Un défi pour l’Occident : entre dialogue et rejet
Pour l’Occident, Ahmed al-Sharaa est autant un défi qu’une énigme. Considéré autrefois comme un « terroriste numéro un », il se présente désormais comme un réformateur. Mais les étiquettes du passé ont la peau dure : une prime de 10 millions de dollars pèse encore sur sa tête, un vestige d’une politique occidentale qui semble avoir atteint ses limites.
Face à cette figure complexe, l’Europe vacille. Fragilisée par une crise migratoire qui a ébranlé ses fondements, elle entend déjà le grondement d’une nouvelle vague de réfugiés, alimentée par une Syrie instable. Les choix politiques sont douloureux : dialoguer avec un homme marqué par le djihad ou risquer une déstabilisation encore plus grande.

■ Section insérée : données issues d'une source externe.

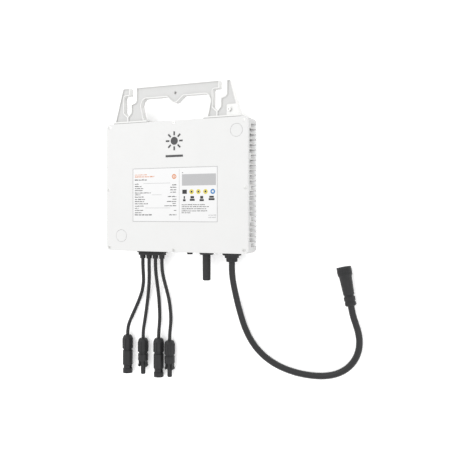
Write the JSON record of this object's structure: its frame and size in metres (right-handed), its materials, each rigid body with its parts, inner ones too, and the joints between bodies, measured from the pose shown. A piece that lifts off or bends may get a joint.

Le refus de certains leaders occidentaux, comme Keir Starmer, de retirer Sharaa de la liste des terroristes soulève une question cruciale : l’Occident est-il en train de répéter les erreurs du passé, en fermant la porte à un dialogue qui pourrait stabiliser la région ?

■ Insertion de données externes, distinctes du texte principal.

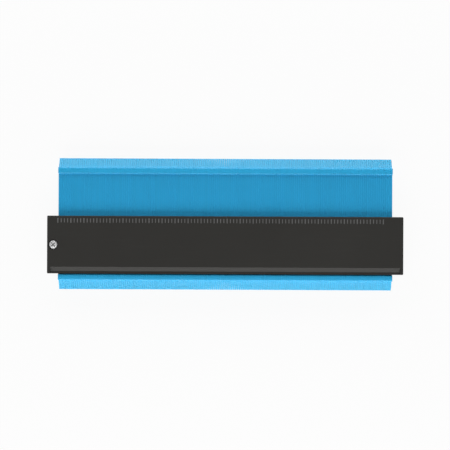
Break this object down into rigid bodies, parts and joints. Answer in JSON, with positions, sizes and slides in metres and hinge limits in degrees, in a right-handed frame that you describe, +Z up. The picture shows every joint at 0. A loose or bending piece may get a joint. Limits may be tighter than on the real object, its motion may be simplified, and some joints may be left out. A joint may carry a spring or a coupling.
{
  "type": "contour gauge",
  "caption": "Plastic contour gauge: a long black frame holding a pack of thin blue sliding leaves that copy the outline of what they are pressed against.",
  "frame": {"origin": "middle of the frame's back face, which lies on the bench", "axes": "+X along the frame and its scale, +Y the way the leaves slide towards their upper ends, +Z up and out of the front face"},
  "size_m": [0.274, 0.1018, 0.018],
  "materials": {
    "black_plastic": "fine matt moulded ABS",
    "blue_plastic": "satin moulded ABS",
    "foam": "closed-cell foam",
    "screw_steel": "bright zinc plating"
  },
  "bodies": {
    "frame": {"front_shell": "black_plastic", "back_shell": "black_plastic", "front_friction_pad": "foam", "back_friction_pad": "foam", "front_screw": "screw_steel", "back_screw": "screw_steel"},
    "leaves_01": {"leaves_01": "blue_plastic"},
    "leaves_02": {"leaves_02": "blue_plastic"},
    "leaves_03": {"leaves_03": "blue_plastic"},
    "leaves_04": {"leaves_04": "blue_plastic"},
    "leaves_05": {"leaves_05": "blue_plastic"},
    "leaves_06": {"leaves_06": "blue_plastic"},
    "leaves_07": {"leaves_07": "blue_plastic"},
    "leaves_08": {"leaves_08": "blue_plastic"},
    "leaves_09": {"leaves_09": "blue_plastic"},
    "leaves_10": {"leaves_10": "blue_plastic"},
    "leaves_11": {"leaves_11": "blue_plastic"},
    "leaves_12": {"leaves_12": "blue_plastic"},
    "leaves_13": {"leaves_13": "blue_plastic"},
    "leaves_14": {"leaves_14": "blue_plastic"},
    "leaves_15": {"leaves_15": "blue_plastic"},
    "leaves_16": {"leaves_16": "blue_plastic"},
    "leaves_17": {"leaves_17": "blue_plastic"},
    "leaves_18": {"leaves_18": "blue_plastic"},
    "leaves_19": {"leaves_19": "blue_plastic"},
    "leaves_20": {"leaves_20": "blue_plastic"},
    "leaves_21": {"leaves_21": "blue_plastic"},
    "leaves_22": {"leaves_22": "blue_plastic"},
    "leaves_23": {"leaves_23": "blue_plastic"},
    "leaves_24": {"leaves_24": "blue_plastic"},
    "leaves_25": {"leaves_25": "blue_plastic"},
    "leaves_26": {"leaves_26": "blue_plastic"},
    "leaves_27": {"leaves_27": "blue_plastic"},
    "leaves_28": {"leaves_28": "blue_plastic"},
    "leaves_29": {"leaves_29": "blue_plastic"},
    "leaves_30": {"leaves_30": "blue_plastic"},
    "leaves_31": {"leaves_31": "blue_plastic"},
    "leaves_32": {"leaves_32": "blue_plastic"},
    "leaves_33": {"leaves_33": "blue_plastic"},
    "leaves_34": {"leaves_34": "blue_plastic"},
    "leaves_35": {"leaves_35": "blue_plastic"},
    "leaves_36": {"leaves_36": "blue_plastic"},
    "leaves_37": {"leaves_37": "blue_plastic"},
    "leaves_38": {"leaves_38": "blue_plastic"},
    "leaves_39": {"leaves_39": "blue_plastic"},
    "leaves_40": {"leaves_40": "blue_plastic"},
    "leaves_41": {"leaves_41": "blue_plastic"},
    "leaves_42": {"leaves_42": "blue_plastic"},
    "leaves_43": {"leaves_43": "blue_plastic"},
    "leaves_44": {"leaves_44": "blue_plastic"},
    "leaves_45": {"leaves_45": "blue_plastic"},
    "leaves_46": {"leaves_46": "blue_plastic"},
    "leaves_47": {"leaves_47": "blue_plastic"},
    "leaves_48": {"leaves_48": "blue_plastic"},
    "leaves_49": {"leaves_49": "blue_plastic"},
    "leaves_50": {"leaves_50": "blue_plastic"},
    "leaves_51": {"leaves_51": "blue_plastic"},
    "leaves_52": {"leaves_52": "blue_plastic"},
    "leaves_53": {"leaves_53": "blue_plastic"}
  },
  "joints": [
    {"name": "leaves_01_slide", "type": "slide", "parent": "frame", "child": "leaves_01", "axis": [0, 1, 0], "range_m": [-0.0322, 0]},
    {"name": "leaves_02_slide", "type": "slide", "parent": "frame", "child": "leaves_02", "axis": [0, 1, 0], "range_m": [-0.0322, 0]},
    {"name": "leaves_03_slide", "type": "slide", "parent": "frame", "child": "leaves_03", "axis": [0, 1, 0], "range_m": [-0.0322, 0]},
    {"name": "leaves_04_slide", "type": "slide", "parent": "frame", "child": "leaves_04", "axis": [0, 1, 0], "range_m": [-0.0322, 0]},
    {"name": "leaves_05_slide", "type": "slide", "parent": "frame", "child": "leaves_05", "axis": [0, 1, 0], "range_m": [-0.0322, 0]},
    {"name": "leaves_06_slide", "type": "slide", "parent": "frame", "child": "leaves_06", "axis": [0, 1, 0], "range_m": [-0.0322, 0]},
    {"name": "leaves_07_slide", "type": "slide", "parent": "frame", "child": "leaves_07", "axis": [0, 1, 0], "range_m": [-0.0322, 0]},
    {"name": "leaves_08_slide", "type": "slide", "parent": "frame", "child": "leaves_08", "axis": [0, 1, 0], "range_m": [-0.0322, 0]},
    {"name": "leaves_09_slide", "type": "slide", "parent": "frame", "child": "leaves_09", "axis": [0, 1, 0], "range_m": [-0.0322, 0]},
    {"name": "leaves_10_slide", "type": "slide", "parent": "frame", "child": "leaves_10", "axis": [0, 1, 0], "range_m": [-0.0322, 0]},
    {"name": "leaves_11_slide", "type": "slide", "parent": "frame", "child": "leaves_11", "axis": [0, 1, 0], "range_m": [-0.0322, 0]},
    {"name": "leaves_12_slide", "type": "slide", "parent": "frame", "child": "leaves_12", "axis": [0, 1, 0], "range_m": [-0.0322, 0]},
    {"name": "leaves_13_slide", "type": "slide", "parent": "frame", "child": "leaves_13", "axis": [0, 1, 0], "range_m": [-0.0322, 0]},
    {"name": "leaves_14_slide", "type": "slide", "parent": "frame", "child": "leaves_14", "axis": [0, 1, 0], "range_m": [-0.0322, 0]},
    {"name": "leaves_15_slide", "type": "slide", "parent": "frame", "child": "leaves_15", "axis": [0, 1, 0], "range_m": [-0.0322, 0]},
    {"name": "leaves_16_slide", "type": "slide", "parent": "frame", "child": "leaves_16", "axis": [0, 1, 0], "range_m": [-0.0322, 0]},
    {"name": "leaves_17_slide", "type": "slide", "parent": "frame", "child": "leaves_17", "axis": [0, 1, 0], "range_m": [-0.0322, 0]},
    {"name": "leaves_18_slide", "type": "slide", "parent": "frame", "child": "leaves_18", "axis": [0, 1, 0], "range_m": [-0.0322, 0]},
    {"name": "leaves_19_slide", "type": "slide", "parent": "frame", "child": "leaves_19", "axis": [0, 1, 0], "range_m": [-0.0322, 0]},
    {"name": "leaves_20_slide", "type": "slide", "parent": "frame", "child": "leaves_20", "axis": [0, 1, 0], "range_m": [-0.0322, 0]},
    {"name": "leaves_21_slide", "type": "slide", "parent": "frame", "child": "leaves_21", "axis": [0, 1, 0], "range_m": [-0.0322, 0]},
    {"name": "leaves_22_slide", "type": "slide", "parent": "frame", "child": "leaves_22", "axis": [0, 1, 0], "range_m": [-0.0322, 0]},
    {"name": "leaves_23_slide", "type": "slide", "parent": "frame", "child": "leaves_23", "axis": [0, 1, 0], "range_m": [-0.0322, 0]},
    {"name": "leaves_24_slide", "type": "slide", "parent": "frame", "child": "leaves_24", "axis": [0, 1, 0], "range_m": [-0.0322, 0]},
    {"name": "leaves_25_slide", "type": "slide", "parent": "frame", "child": "leaves_25", "axis": [0, 1, 0], "range_m": [-0.0322, 0]},
    {"name": "leaves_26_slide", "type": "slide", "parent": "frame", "child": "leaves_26", "axis": [0, 1, 0], "range_m": [-0.0322, 0]},
    {"name": "leaves_27_slide", "type": "slide", "parent": "frame", "child": "leaves_27", "axis": [0, 1, 0], "range_m": [-0.0322, 0]},
    {"name": "leaves_28_slide", "type": "slide", "parent": "frame", "child": "leaves_28", "axis": [0, 1, 0], "range_m": [-0.0322, 0]},
    {"name": "leaves_29_slide", "type": "slide", "parent": "frame", "child": "leaves_29", "axis": [0, 1, 0], "range_m": [-0.0322, 0]},
    {"name": "leaves_30_slide", "type": "slide", "parent": "frame", "child": "leaves_30", "axis": [0, 1, 0], "range_m": [-0.0322, 0]},
    {"name": "leaves_31_slide", "type": "slide", "parent": "frame", "child": "leaves_31", "axis": [0, 1, 0], "range_m": [-0.0322, 0]},
    {"name": "leaves_32_slide", "type": "slide", "parent": "frame", "child": "leaves_32", "axis": [0, 1, 0], "range_m": [-0.0322, 0]},
    {"name": "leaves_33_slide", "type": "slide", "parent": "frame", "child": "leaves_33", "axis": [0, 1, 0], "range_m": [-0.0322, 0]},
    {"name": "leaves_34_slide", "type": "slide", "parent": "frame", "child": "leaves_34", "axis": [0, 1, 0], "range_m": [-0.0322, 0]},
    {"name": "leaves_35_slide", "type": "slide", "parent": "frame", "child": "leaves_35", "axis": [0, 1, 0], "range_m": [-0.0322, 0]},
    {"name": "leaves_36_slide", "type": "slide", "parent": "frame", "child": "leaves_36", "axis": [0, 1, 0], "range_m": [-0.0322, 0]},
    {"name": "leaves_37_slide", "type": "slide", "parent": "frame", "child": "leaves_37", "axis": [0, 1, 0], "range_m": [-0.0322, 0]},
    {"name": "leaves_38_slide", "type": "slide", "parent": "frame", "child": "leaves_38", "axis": [0, 1, 0], "range_m": [-0.0322, 0]},
    {"name": "leaves_39_slide", "type": "slide", "parent": "frame", "child": "leaves_39", "axis": [0, 1, 0], "range_m": [-0.0322, 0]},
    {"name": "leaves_40_slide", "type": "slide", "parent": "frame", "child": "leaves_40", "axis": [0, 1, 0], "range_m": [-0.0322, 0]},
    {"name": "leaves_41_slide", "type": "slide", "parent": "frame", "child": "leaves_41", "axis": [0, 1, 0], "range_m": [-0.0322, 0]},
    {"name": "leaves_42_slide", "type": "slide", "parent": "frame", "child": "leaves_42", "axis": [0, 1, 0], "range_m": [-0.0322, 0]},
    {"name": "leaves_43_slide", "type": "slide", "parent": "frame", "child": "leaves_43", "axis": [0, 1, 0], "range_m": [-0.0322, 0]},
    {"name": "leaves_44_slide", "type": "slide", "parent": "frame", "child": "leaves_44", "axis": [0, 1, 0], "range_m": [-0.0322, 0]},
    {"name": "leaves_45_slide", "type": "slide", "parent": "frame", "child": "leaves_45", "axis": [0, 1, 0], "range_m": [-0.0322, 0]},
    {"name": "leaves_46_slide", "type": "slide", "parent": "frame", "child": "leaves_46", "axis": [0, 1, 0], "range_m": [-0.0322, 0]},
    {"name": "leaves_47_slide", "type": "slide", "parent": "frame", "child": "leaves_47", "axis": [0, 1, 0], "range_m": [-0.0322, 0]},
    {"name": "leaves_48_slide", "type": "slide", "parent": "frame", "child": "leaves_48", "axis": [0, 1, 0], "range_m": [-0.0322, 0]},
    {"name": "leaves_49_slide", "type": "slide", "parent": "frame", "child": "leaves_49", "axis": [0, 1, 0], "range_m": [-0.0322, 0]},
    {"name": "leaves_50_slide", "type": "slide", "parent": "frame", "child": "leaves_50", "axis": [0, 1, 0], "range_m": [-0.0322, 0]},
    {"name": "leaves_51_slide", "type": "slide", "parent": "frame", "child": "leaves_51", "axis": [0, 1, 0], "range_m": [-0.0322, 0]},
    {"name": "leaves_52_slide", "type": "slide", "parent": "frame", "child": "leaves_52", "axis": [0, 1, 0], "range_m": [-0.0322, 0]},
    {"name": "leaves_53_slide", "type": "slide", "parent": "frame", "child": "leaves_53", "axis": [0, 1, 0], "range_m": [-0.0322, 0]}
  ]
}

Un rapprochement stratégique avec Moscou
Face à cette hésitation, Sharaa tourne son regard vers Moscou. Ses déclarations promettant la préservation des bases russes et un partenariat amical avec le Kremlin résonnent comme un avertissement pour l’Occident. Si celui-ci choisit de tourner le dos au nouveau pouvoir syrien, la Russie, la Turquie et l’Iran sont prêts à combler le vide.
Pour l’Europe et les États-Unis, déjà affaiblis dans leur gestion du conflit syrien, cette perspective est alarmante. Ahmed al-Sharaa, malgré son passé controversé, pourrait bien être la clé pour éviter un nouveau cycle de violence.
Un bâtisseur ou un nouveau dictateur ?
L’histoire d’Ahmed al-Sharaa est celle d’un homme en constante transformation. Il a troqué les drapeaux noirs du djihad pour des symboles d’unité nationale, promu des réformes audacieuses et tendu la main aux minorités. Pourtant, son charisme et son flair politique pourraient se révéler être une arme à double tranchant.
L’Histoire regorge de figures prometteuses devenues des tyrans. Sharaa suivra-t-il la voie de Mikhaïl Gorbatchev, ouvrant son pays à un avenir plus libre, ou incarnera-t-il un nouvel autoritarisme ?
Une Syrie à la croisée des chemins
Aujourd’hui, la Syrie se tient à un tournant historique. Des millions de déplacés, un tissu social déchiré et des tensions géopolitiques sans fin rendent chaque décision cruciale. L’Occident, face à ses propres dilemmes, doit se demander s’il peut se permettre d’ignorer Ahmed al-Sharaa.
Sharaa est-il la chance d’une paix durable ou une illusion de stabilité ? L’avenir seul répondra à cette question. Mais une chose est certaine : l’Histoire retiendra son nom comme celui d’un homme qui a osé redéfinir les règles, quitte à se perdre dans les contradictions de son propre héritage.
Ahmed al-Sharaa incarne aujourd’hui l’espoir fragile d’un pays brisé. Mais cet espoir, comme une flamme vacillante, peut à tout moment s’éteindre si les vents contraires de la politique mondiale continuent de souffler.